On ‘gay lobby’ debate, Pope again offers critics the sound of silence

ROME (ITALY)
Crux

March 3, 2019

By John L. Allen Jr.

Whenever there’s a big Vatican shindig, it’s never just one experience. It’s almost always a tale of multiple events, depending on one’s angle.

To offer just a partial list, there’s the event as it’s experienced by those actually taking part; the public face that the Vatican’s PR machinery tries to apply; the way the event is covered by the media; and the circus that unfolds around the event in protests, parallel meetings, news conferences, snarky tweets, polemical essays, and so on.

Analyzing how these differing perspectives coincide, and where they diverge, usually reveals a good deal about where things stand in terms of the politics of the Catholic Church at any given moment.

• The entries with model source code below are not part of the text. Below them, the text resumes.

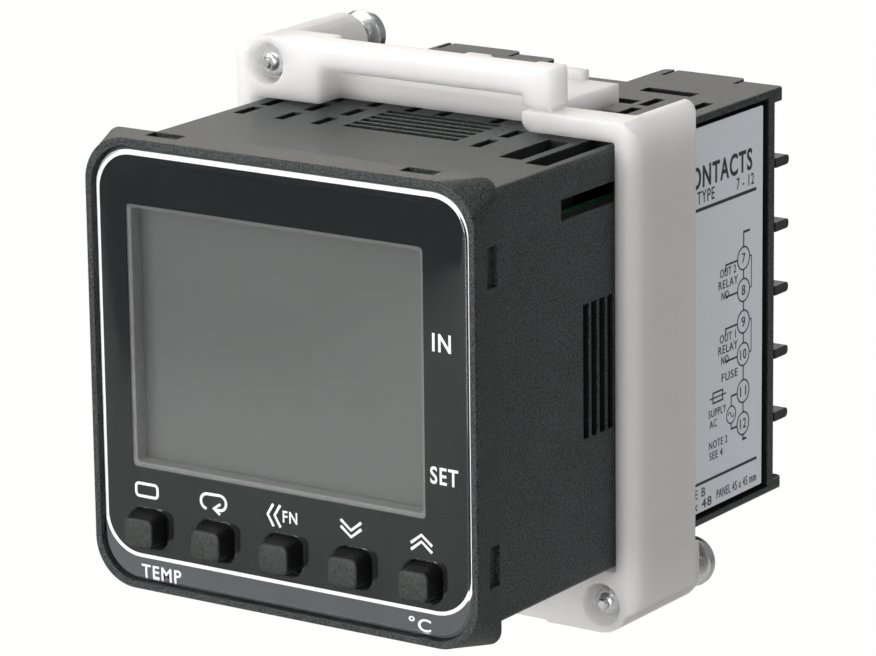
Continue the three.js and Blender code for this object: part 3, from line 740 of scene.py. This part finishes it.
def window_frame():
    """The light grey surround inside the display window, with a soft lip."""
    low, high = node_box("window_frame")
    outer = [window_ring(0.8, y) for y in (low.y, high.y)]
    lip = [(-0.38, low.y), (-0.46, low.y + 0.04), (-0.5, low.y + 0.12), (-0.5, high.y)]
    surround = as_object("window_surround", tube(outer, [window_ring(margin, y) for margin, y in lip]))
    show(surround, FRAME_GREY, replaces=["window_frame"])


def display():
    """The display glass with its edge chamfer, and the pale light guide behind it."""
    low, high = node_box("lcd_panel")
    profile = [(0.63, low.y), (0.75, low.y + 0.12), (0.75, high.y)]
    glass = as_object("display_glass", loft([window_ring(margin, y) for margin, y in profile]))
    show(glass, DISPLAY, replaces=["lcd_panel"])
    low, high = node_box("backlight_block")
    profile = [(0.55, low.y), (0.75, low.y + 0.2), (0.75, high.y - 0.2), (0.55, high.y)]
    guide = as_object("light_guide", loft([window_ring(margin, y) for margin, y in profile]))
    show(guide, LIGHT_GUIDE, replaces=["backlight_block"])


def key_cap(name):
    """A rubber key: crowned cap, straight root, retaining flange and the stem behind it."""
    low, high = node_box(name)
    x = (low.x + high.x) / 2
    cap_z = KEY_Z + 0.02
    front = low.y
    rings = []
    for inset, depth in ((1.2, 0.0), (0.62, 0.04), (0.30, 0.09), (0.14, 0.16), (0.05, 0.25), (0.0, 0.38)):
        radius = max(0.75 - inset * 0.5, 0.25)
        rings.append(ring(x, cap_z, 1.85 - inset * 0.8, 1.575 - inset, radius, front + depth, 8))
    for share in (0.5, 1.0):
        z = cap_z + 0.1 * share
        rings.append(ring(x, z, 1.85 + 0.1 * share, 1.575 + 0.175 * share, 0.9, front + 0.5 + 1.6 * share, 8))
    rings.append(ring(x, KEY_Z, 1.95, 1.75, 0.9, -1.35, 8))
    for half_w, half_h, y in ((2.75, 2.45, -1.2), (2.9, 2.6, -1.1), (2.9, 2.6, -0.4), (2.8, 2.5, -0.3)):
        rings.append(ring(x, KEY_Z, half_w, half_h, 0.9, y, 8))
    for half, y in ((1.1, -0.28), (1.0, -0.1), (0.95, high.y - 0.12), (0.8, high.y)):
        rings.append(ring(x, KEY_Z, half, half, 0.25, y, 8))
    cap = as_object(f"{name}_cap", loft(rings))
    show(cap, KEY_RUBBER_SHADED_SIDES, body=f"{name}_body", replaces=[name], sharp=60)


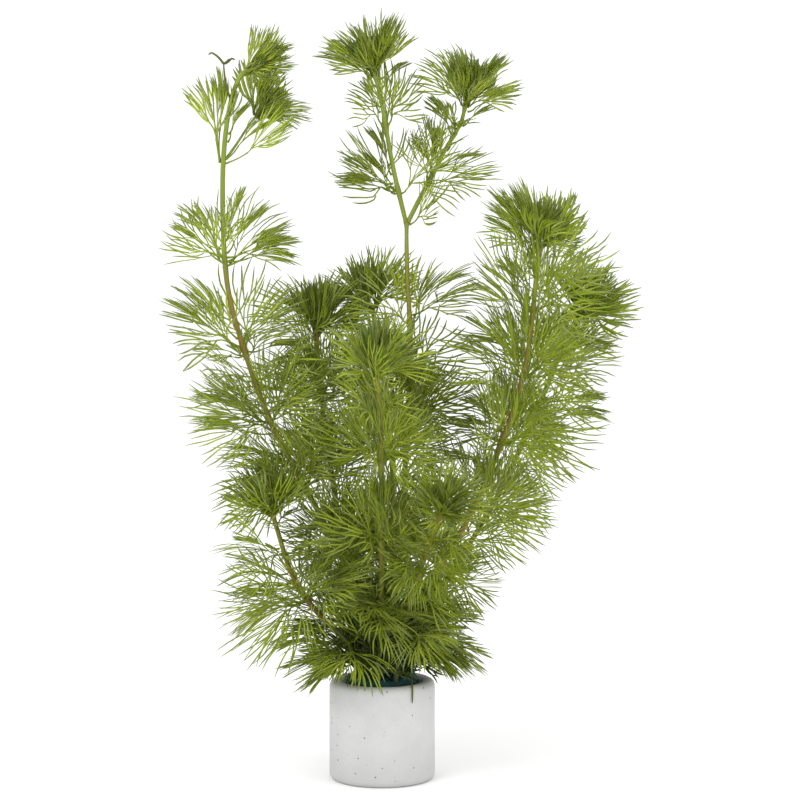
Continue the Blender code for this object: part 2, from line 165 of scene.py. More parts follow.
class Wiring:
    """Adds nodes to one tree from left to right and hands back their outputs."""

    def __init__(self, tree):
        self.tree = tree
        self.count = 0

    def feed(self, socket, value):
        value = value.socket if isinstance(value, Value) else value
        if isinstance(value, bpy.types.NodeSocket):
            self.tree.links.new(value, socket)
        else:
            socket.default_value = value

    def node(self, kind, feeds=None, **settings):
        made = self.tree.nodes.new(kind)
        made.location = (190 * (self.count % 24), -330 * (self.count // 24))
        self.count += 1
        for name, value in settings.items():
            setattr(made, name, value)
        live = [socket for socket in made.inputs if socket.enabled]
        for key, value in (feeds or {}).items():
            socket = live[key] if isinstance(key, int) else next(s for s in live if s.name == key)
            self.feed(socket, value)
        return made

    def values(self, node):
        return {socket.name: Value(self, socket) for socket in node.outputs if socket.enabled}

    def out(self, kind, feeds=None, output=0, **settings):
        made = self.node(kind, feeds, **settings)
        live = [socket for socket in made.outputs if socket.enabled]
        return Value(self, live[output] if isinstance(output, int) else made.outputs[output])

    def group(self, tree, feeds):
        made = self.node(self.tree.bl_idname.replace("NodeTree", "NodeGroup"))
        made.node_tree = tree
        for name, value in feeds.items():
            self.feed(made.inputs[name], value)
        return self.values(made)

    def math(self, operation, *values):
        return self.out("ShaderNodeMath", dict(enumerate(values)), operation=operation)

    def vector(self, operation, *values):
        return self.out("ShaderNodeVectorMath", dict(enumerate(values)), operation=operation)

    def random(self, low, high, identity, seed):
        feeds = {"Min": low, "Max": high, "ID": identity, "Seed": seed}
        return self.out("FunctionNodeRandomValue", feeds)

    def noise(self, place, scale, detail=2.0):
        return self.out("ShaderNodeTexNoise", {"Vector": place, "Scale": scale, "Detail": detail})

    def ramp(self, value, low, high, **settings):
        """0 where the value is low, 1 where it is high, and even between them."""
        feeds = {"Value": value, "From Min": low, "From Max": high}
        return self.out("ShaderNodeMapRange", feeds, clamp=True, **settings)

    def read(self, name, kind="FLOAT"):
        return self.out("GeometryNodeInputNamedAttribute", {"Name": name}, data_type=kind)

    def store(self, geometry, name, value, kind="FLOAT"):
        feeds = {"Geometry": geometry, "Name": name, "Value": value}
        return self.out("GeometryNodeStoreNamedAttribute", feeds, data_type=kind)

    def moved(self, geometry, **feeds):
        """The geometry with a new Position or an Offset."""
        return self.out("GeometryNodeSetPosition", {"Geometry": geometry, **feeds})

    def finished(self, geometry, material):
        """The geometry made real and smooth, with its material."""
        real = self.out("GeometryNodeRealizeInstances", {"Geometry": geometry})
        smooth = self.out("GeometryNodeSetShadeSmooth", {"Geometry": real})
        return self.out("GeometryNodeSetMaterial", {"Geometry": smooth, "Material": material})


def node_group(name, kind, takes, gives):
    """Makes a node group of a function that is given wires and takes, and returns the group's outputs.

    takes and gives hold the default of each socket, or its kind if it has none.
    """

    def build(rule):
        tree = bpy.data.node_groups.new(name, kind + "NodeTree")
        for in_out, sockets in (("INPUT", takes), ("OUTPUT", gives)):
            for socket_name, value in sockets.items():
                has_kind = isinstance(value, str)
                socket_kind = "NodeSocket" + (value if has_kind else type(value).__name__.capitalize())
                socket = tree.interface.new_socket(socket_name, in_out=in_out, socket_type=socket_kind)
                if not has_kind:
                    socket.default_value = value
        wires = Wiring(tree)
        made = rule(wires, wires.values(wires.node("NodeGroupInput")))
        output = wires.node("NodeGroupOutput")
        for socket, value in zip(output.inputs, made if isinstance(made, tuple) else (made,)):
            wires.feed(socket, value)
        return tree

    return build


def placed(name, data):
    """A new object in the scene."""
    made = bpy.data.objects.new(name, data)
    bpy.context.scene.collection.objects.link(made)
    return made


def new_mesh(name, points, edges=(), faces=()):
    mesh = bpy.data.meshes.new(name)
    mesh.from_pydata(points, edges, faces)
    return mesh


def mesh_of(solid, name):
    """The mesh of a bmesh, which is freed."""
    mesh = bpy.data.meshes.new(name)
    solid.to_mesh(mesh)
    solid.free()
    return mesh


def evaluated(source, name):
    """The plain mesh that an object's modifiers make. The object itself is removed."""
    graph = bpy.context.evaluated_depsgraph_get()
    mesh = bpy.data.meshes.new_from_object(source.evaluated_get(graph), depsgraph=graph)
    bpy.data.objects.remove(source)
    mesh.name = name
    return mesh


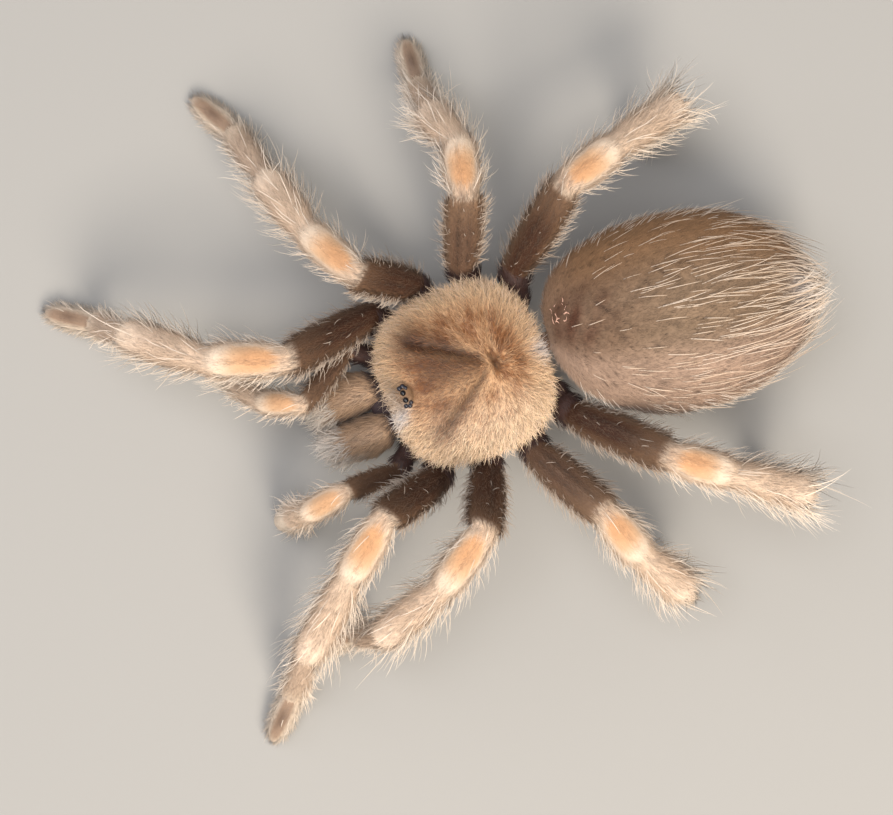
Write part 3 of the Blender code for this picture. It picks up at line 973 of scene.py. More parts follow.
@dataclass
class Shell(Form):
    """The shield over the front body, seen as a disc from its middle to its rim."""

    centre: Array
    half_width: float
    half_length: float
    low: float
    tubercle: Array

    handed = -1.0
    COAT_DEPTH = 0.4 * MM
    SQUARENESS = 2.8
    EDGE = 0.35 * MM
    DOME = 2.95 * MM
    HEAD_RISE = 0.9 * MM
    HEAD_AHEAD = 5.5 * MM
    HEAD_SPREAD = 4.2 * MM
    TUBERCLE_SIZE = np.array((1.15, 0.75, 0.62)) * MM
    FRONT_EYE = (0.33, -0.12)
    BLEND = 0.05 * MM
    PIT_DEPTH = 0.55 * MM
    GROOVE_DEPTH = 0.3 * MM
    RAY_DEPTH = 0.13 * MM
    RAY_TURNS = (68.0, 100.0, 135.0)
    GROOVE_TURN = math.radians(33.0)
    # Pale whitish spots, in millimetres aside and back from the pit: one ahead of the eyes on the left, one
    # near the rear edge.
    WORN_PLACES = ((1.6, -9.3), (0.4, 3.9))
    WORN_SIZE = 0.8 * MM

    @classmethod
    def from_frame(cls) -> "Shell":
        """Lay the shield inside its node, with its tubercle under the eyes.

        Returns:
            The shield.
        """
        low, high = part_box("carapace")
        eyes = [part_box("eye_front_" + side) for side in ("left", "right")]
        x, y, z = np.mean([(np.array(box[0]) + np.array(box[1])) / 2 for box in eyes], axis=0)
        aside, ahead = np.array(cls.FRONT_EYE) * MM / cls.TUBERCLE_SIZE[:2]
        height = math.sqrt(1.0 - aside ** 2 - ahead ** 2)
        tubercle = np.array((x, y - cls.FRONT_EYE[1] * MM, z - cls.TUBERCLE_SIZE[2] * height))
        return cls(
            centre=(np.array(low) + np.array(high)) / 2, half_width=(high.x - low.x) / 2 - cls.COAT_DEPTH,
            half_length=(high.y - low.y) / 2 - cls.COAT_DEPTH, low=low.z, tubercle=tubercle,
        )

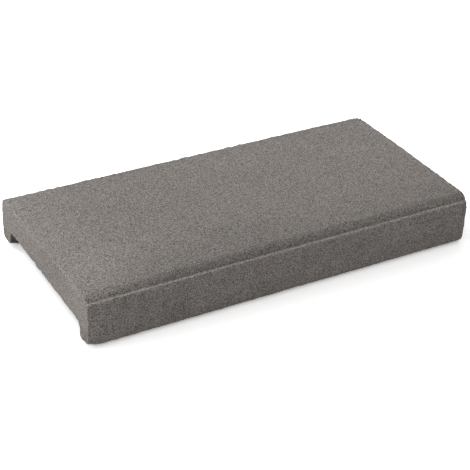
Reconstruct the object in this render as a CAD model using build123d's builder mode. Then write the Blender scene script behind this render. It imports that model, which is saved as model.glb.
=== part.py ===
from build123d import *
import os
from math import radians, tan

# A precast concrete wall coping: one pressed unit with a U section that sits over the head of a wall.
# X runs along the wall, Y across it and Z up. The origin is on the ground under the middle of the unit.

# Driving sizes, in millimetres
length = 500.0  # along the wall
wall_width = 200.0  # clear width between the two lips, where they leave the slab
lip_width = 25.0  # thickness of a lip where it leaves the slab
lip_depth = 24.0  # how far a lip hangs below the bed face
lip_draft = 11.5  # degrees by which a lip's inner face leans, so that the unit leaves its mould
root_radius = 4.0  # hollow round between the bed face and a lip

# The top falls slightly across the wall, from the near side to the far side, and sheds the rain that way
slab_thickness = 42.0  # from the bed face up to the near edge of the flat top
top_fall = 5.5  # how much lower the far edge of the flat lies

# The weathered long edges: the press head rounds them over and leaves a narrow shelf beside the mould wall
edge_run = 13.5  # width of the rounding, seen from above
edge_drop = 6.0  # how far the rounding falls below the flat top beside it
shelf_width = 3.0  # flat shelf between the rounding and the side face

# The feet of the lips
foot_outer_radius = 10.0
foot_inner_radius = 5.0
left_toe_run = 17.0  # at the left end both feet sweep up, over this length
left_toe_rise = 5.0  # and by this much

# Eased arrises round the two end faces
left_arris_radius = 1.0
right_arris_radius = 2.0

# Sizes that follow from those above
width = wall_width + 2 * lip_width
height = lip_depth + slab_thickness
near_shelf_height = height - edge_drop
far_shelf_height = height - top_fall - edge_drop
shelf_inner = width / 2 - shelf_width
flat_half_width = shelf_inner - edge_run
foot_inner = wall_width / 2 + lip_depth * tan(radians(lip_draft))


with BuildPart() as coping:
    # Cross section, from the flat top round both sides to the hollow between the lips
    with BuildSketch(Plane.YZ) as section:
        with BuildLine():
            flat_top = Line((-flat_half_width, height), (flat_half_width, height - top_fall))
            near_edge = TangentArc(
                flat_top @ 0, (-shelf_inner, near_shelf_height), tangent=-(flat_top % 0)
            )
            far_edge = TangentArc(flat_top @ 1, (shelf_inner, far_shelf_height), tangent=flat_top % 1)
            Polyline(
                near_edge @ 1,
                (-width / 2, near_shelf_height),
                (-width / 2, 0),
                (-foot_inner, 0),
                (-wall_width / 2, lip_depth),
                (wall_width / 2, lip_depth),
                (foot_inner, 0),
                (width / 2, 0),
                (width / 2, far_shelf_height),
                far_edge @ 1,
            )
        make_face()
        roots = section.vertices().filter_by(lambda v: abs(v.Y - lip_depth) < 1e-6)
        fillet(roots, root_radius)
        feet = section.vertices().group_by(Axis.Y)[0].sort_by(Axis.X)
        fillet([feet[0], feet[-1]], foot_outer_radius)
        feet = section.vertices().filter_by(lambda v: abs(abs(v.X) - foot_inner) < 1e-6)
        fillet(feet, foot_inner_radius)
    extrude(amount=length / 2, both=True)

    # The outline of each end face is eased all round
    left_outline = coping.faces().sort_by(Axis.X)[0].edges()
    fillet(left_outline, left_arris_radius)
    right_outline = coping.faces().sort_by(Axis.X)[-1].edges()
    fillet(right_outline, right_arris_radius)

    # Side view: the feet sweep up to the left end
    with BuildSketch(Plane.XZ):
        with BuildLine():
            toe_start = (left_toe_run - length / 2, 0)
            sweep_up = TangentArc(toe_start, (-length / 2, left_toe_rise), tangent=(-1, 0))
            Polyline(sweep_up @ 1, (-length / 2, 0), toe_start)
        make_face()
    extrude(amount=width, both=True, mode=Mode.SUBTRACT)

coping.part.label = "coping"
os.makedirs("parts", exist_ok=True)
export_step(coping.part, "parts/coping.step")

print("coping", round(length), "x", round(width), "x", round(height), "mm")
print("volume", round(coping.part.volume / 1e6, 3), "litres, solids", len(coping.part.solids()))
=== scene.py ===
# %% [markdown]
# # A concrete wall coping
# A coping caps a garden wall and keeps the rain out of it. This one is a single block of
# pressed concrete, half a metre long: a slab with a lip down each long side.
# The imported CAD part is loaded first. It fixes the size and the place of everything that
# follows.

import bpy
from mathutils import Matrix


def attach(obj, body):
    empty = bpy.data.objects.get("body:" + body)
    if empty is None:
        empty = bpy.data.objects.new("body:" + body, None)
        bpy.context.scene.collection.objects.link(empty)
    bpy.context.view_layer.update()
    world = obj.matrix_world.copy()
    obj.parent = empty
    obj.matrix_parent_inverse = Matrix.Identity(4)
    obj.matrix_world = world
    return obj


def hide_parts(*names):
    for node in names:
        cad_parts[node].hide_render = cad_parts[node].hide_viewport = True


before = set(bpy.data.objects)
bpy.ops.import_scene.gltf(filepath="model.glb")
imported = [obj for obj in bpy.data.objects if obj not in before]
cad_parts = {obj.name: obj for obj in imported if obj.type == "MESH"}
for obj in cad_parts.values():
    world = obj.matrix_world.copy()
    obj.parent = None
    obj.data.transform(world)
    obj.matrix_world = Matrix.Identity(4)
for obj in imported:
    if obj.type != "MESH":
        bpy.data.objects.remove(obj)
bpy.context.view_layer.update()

# %% [markdown]
# ## The outline of the section
# Cut across, the coping is a thick U turned upside down. The CAD solid is exact, but its faces
# are large and flat, and pressed concrete never is. The solid could be subdivided, but its
# long thin triangles would tear the relief. A new skin with many small faces can carry it, so
# the outline is drawn again here, as a row of points in the Y-Z plane.
# Sizes are in millimetres until the very end, because that is how a mould maker thinks.

# %% The sizes of the section
import bpy
import math
import numpy as np

LENGTH = 500.0
HALF_LENGTH = LENGTH / 2
HALF_WIDTH = 125.0
HALF_WALL = 100.0      # half the clear width between the lips
BED_Z = 24.0           # the face that lies on the wall
NEAR_TOP_Z = 66.0      # near edge of the flat top
TOP_FALL = 5.5         # the far edge lies this much lower
EDGE_RUN = 13.5        # width of the rounded long edge
EDGE_DROP = 6.0        # and how far it falls
SHELF = 3.0            # narrow ledge beside the side face
ARRIS = 0.9            # worn corner between ledge and side face
FOOT_OUTER = 10.0
FOOT_INNER = 5.0
LIP_LEAN = math.radians(11.5)
ROOT_RADIUS = 4.0
FOOT_Y = HALF_WALL + BED_Z * math.tan(LIP_LEAN)
FLAT_Y = HALF_WIDTH - SHELF - EDGE_RUN   # the flat top ends here
print("flat top", 2 * FLAT_Y, "mm wide, inner feet", round(2 * FOOT_Y, 1), "mm apart")

# %% [markdown]
# A corner of the outline is rounded by walking along a small circle that touches both of its
# sides. The same helper serves the feet, the roots of the lips and the worn arrises. A bevel
# modifier could do it too, but its new points come in an order of their own, and further down
# each point of the outline needs a partner across the thickness.

# %% Helpers that draw the outline
def straight(start, end, steps):
    """Points from start to end, without the last one."""
    part = np.linspace(0.0, 1.0, steps + 1)[:-1, None]
    return np.asarray(start) * (1 - part) + np.asarray(end) * part


def arc(centre, start, end, steps):
    """Points on a circle from start to end the short way round, without the last one."""
    first = np.asarray(start, float) - centre
    last = np.asarray(end, float) - centre
    angle = math.atan2(first[0] * last[1] - first[1] * last[0], first @ last)
    turn = np.linspace(0.0, angle, steps + 1)[:-1]
    across = np.array([-first[1], first[0]])
    return centre + np.cos(turn)[:, None] * first + np.sin(turn)[:, None] * across


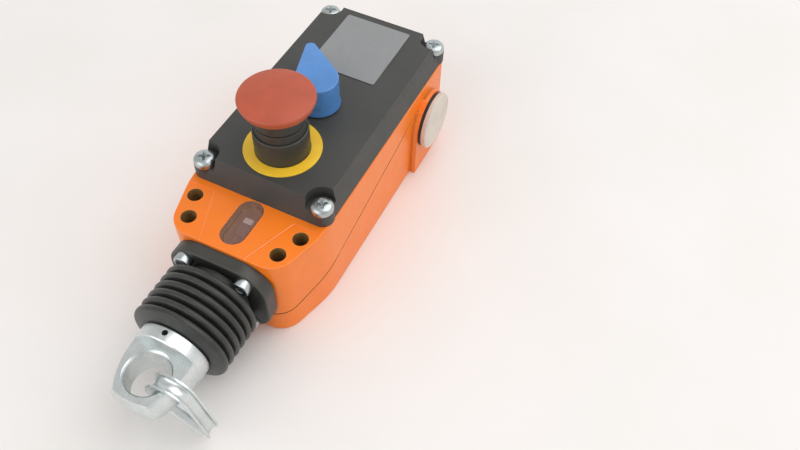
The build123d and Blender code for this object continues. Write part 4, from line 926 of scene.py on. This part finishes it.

Such was again the case with the Feb. 21-24 summit on clerical sexual abuse convened by Pope Francis, and perhaps nowhere is that clearer than discussions of homosexuality, gay clergy, and whether a supposed “gay lobby” within the Church’s power structure has anything to do with the abuse scandals.

Beginning with the statistical fact that a 2004 John Jay report in the United States found that 81 percent of abuse cases involved interaction between priests and minor males, there’s long been an active discussion as to whether homosexuality has anything to do with the crisis.